EUGENIO GRANELL AND THE POUM
Eugenio Granell’s relationship with the POUM and the Andreu Nin Foundation is well known since, as the institution itself acknowledges in recognition of the artist, he was one of its founders. Granell was an active member of the POUM from his youth onwards, collaborating actively as editor of the newspaper El Combatiente Rojo, until the party disappeared in the eighties, although his anti-Stalinist militancy would accompany him until the end of his days. The POUM (Workers’ Party of Marxist Unification) was established in Barcelona on September 29, 1935, during the Second Republic, as a result of the unification between the Trotskyite Communist Left of Spain (ICE) and the communist Workers’ and Peasants’ Bloc (BOC). Andreu Nin, founder of ICE, and Joaquín Maurín, founder of BOC, were the main POUM leaders. Although the party was characterised by a revolutionary Marxist stance, it enjoyed great internal plurality. It was one of the parties that signed the Popular Front electoral agreement at the beginning of 1936 and, after the civil war, both its leaders and militants had to go into exile like the members of the other republican parties. In 1947 Wilebano Solano became the POUM’s new secretary-general, based in Paris, and he began publishing its periodical La Batalla again. The party evolved towards a social-democratic tendency, becoming one of the founding political groups of the Socialist Party of Catalonia years later.

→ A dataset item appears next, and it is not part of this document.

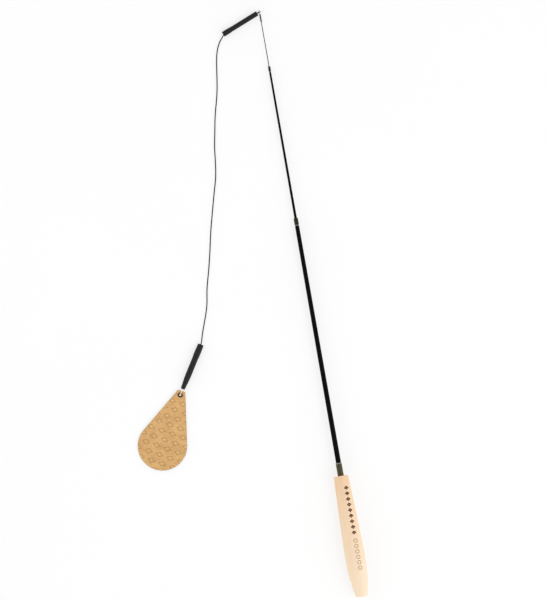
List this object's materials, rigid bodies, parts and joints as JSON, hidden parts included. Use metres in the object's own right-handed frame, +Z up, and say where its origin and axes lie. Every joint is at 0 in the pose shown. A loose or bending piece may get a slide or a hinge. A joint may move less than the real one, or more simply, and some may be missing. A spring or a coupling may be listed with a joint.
{
  "type": "telescopic cat teaser wand",
  "caption": "Telescopic cat teaser wand: turned wooden handle, black tapered rod sections that slide into each other, and a cord with soft sleeves that carries a tan leather drop.",
  "frame": {"origin": "middle of the base of the object as it lies extended on a flat surface, measured without the free cord", "axes": "+Y along the rod from the butt of the handle to the tip, +Z up from the surface, +X to the side away from the lure"},
  "size_m": [0.276, 0.7998, 0.0271],
  "materials": {
    "wood": "fine-sanded pale beech, unvarnished",
    "collar_metal": "dark olive-bronze plating, half matt",
    "trim_metal": "light satin metal",
    "rod_black": "black satin lacquer",
    "ferrule_dark": "dark olive-black, satin",
    "whip_fibre": "dark grey glass fibre",
    "black_plastic": "black, matt",
    "bright_wire": "bright nickel plating",
    "cord_black": "round woven cord",
    "sleeve_rubber": "soft black tube, matt",
    "leather_tan": "smooth tan leather with a dark painted edge",
    "eyelet_antique": "antique brown plating"
  },
  "bodies": {
    "handle_body": {"handle": "wood", "collar": "collar_metal", "collar_trim_ring": "trim_metal", "outer_tube": "rod_black", "tube_end_plug": "black_plastic", "mouth_ferrule": "ferrule_dark", "mouth_trim_ring": "trim_metal"},
    "mid_body": {"mid_tube": "rod_black", "stop_bush": "black_plastic", "tip_ferrule": "ferrule_dark", "tip_trim_ring": "trim_metal"},
    "tip_body": {"tip_whip": "whip_fibre", "tip_stop_bead": "black_plastic", "tip_cap": "black_plastic", "tip_eye": "bright_wire"},
    "line_body": {"upper_loop": "cord_black", "upper_crimp": "bright_wire", "upper_sleeve": "sleeve_rubber", "cord": "cord_black", "lower_crimp": "bright_wire", "lower_sleeve": "sleeve_rubber", "lower_loop": "bright_wire"},
    "drop_body": {"leather_drop": "leather_tan", "eyelet": "eyelet_antique", "eyelet_washer": "eyelet_antique"}
  },
  "joints": [
    {"name": "rod_slide", "type": "slide", "parent": "handle_body", "child": "mid_body", "axis": [0, 0.9999, -0.0136], "range_m": [-0.198, 0]},
    {"name": "tip_slide", "type": "slide", "parent": "mid_body", "child": "tip_body", "axis": [0, 0.9999, -0.0136], "range_m": [-0.06, 0]},
    {"name": "line_swing", "type": "hinge", "parent": "tip_body", "child": "line_body", "pos_m": [0.12448, 0.39781, 0.0034], "axis": [0, 0, 1], "range_deg": [-230, 8]},
    {"name": "drop_swing", "type": "hinge", "parent": "line_body", "child": "drop_body", "pos_m": [-0.06942, -0.09119, 0.00225], "axis": [-0.0058, -0.0103, 0.9999], "range_deg": [-70, 70]}
  ]
}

Following several splits in the seventies, and after the death of Franco, the POUM’s historical role was promoted by young anti-Franco militants. The lack of electoral representation in the first free elections under democracy led to its disappearance in 1980. It is important to highlight the fact that Spanish and Catalan social-democracy lay claim to the memory of the POUM as their own; thanks to the Andreu Nin Foundation, established in 1987 to disseminate the memory of the anti-Stalinist left and fight the consequences of totalitarianisms, the party’s revolutionary Marxist message is still alive, since it claims to be a continuation of the POUM.